One author that I liked a lot was Margaret Wise Brown, who wrote many wonderful books for children before her death in 1952 at age 42. I hadn't realized - until I read the Wikipedia article to find out when she died - that in addition to writing children's books she led a pretty interesting life. She is probably best known for Goodnight Moon, but she wrote many others, and at her death left behind a large number of manuscripts, at least some of which were published posthumously. One of her books - originally published in 1938 - tells the story of a group of children who find a dead bird.

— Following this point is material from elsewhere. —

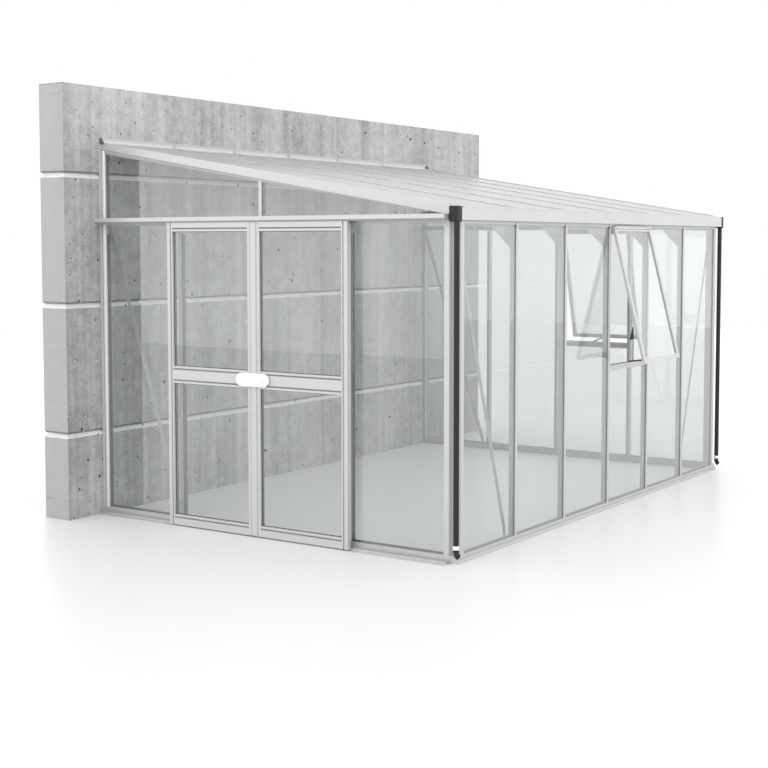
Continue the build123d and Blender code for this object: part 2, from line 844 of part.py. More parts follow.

The children were very sorry the bird was dead and could never fly again. But they were glad they had found it, because now they could dig a grave in the woods and bury it. They could have a funeral and sing to it the way grown-up people did when someone died.

So they take the bird into the woods and bury it, and sing a song to it, and they cry. They mark the bird's grave with a stone.

And every day, until they forgot, they went and sang to their little dead bird and put fresh flowers on his grave.




Recently, walking down the hallway to my office, I have often thought of this story. My office building has outer walls that are mostly windows. At the bottom of the windows on my floor is a narrow metal ledge, only 5 inches or so wide. One day a month or two ago I noticed on the ledge outside my office door the body of a small yellow-green bird, lying on its side; it was clearly dead. It was sad, seeing the body of this little female goldfinch right outside our window. I tried not to look, as I went in and out of my office.

Someone propped a book up against the window, so we wouldn't see it, every time we walked by.

Sometime after that, the dead bird was gone. I don't know what happened to it, but it was gone.

And now the book is now back on the shelf.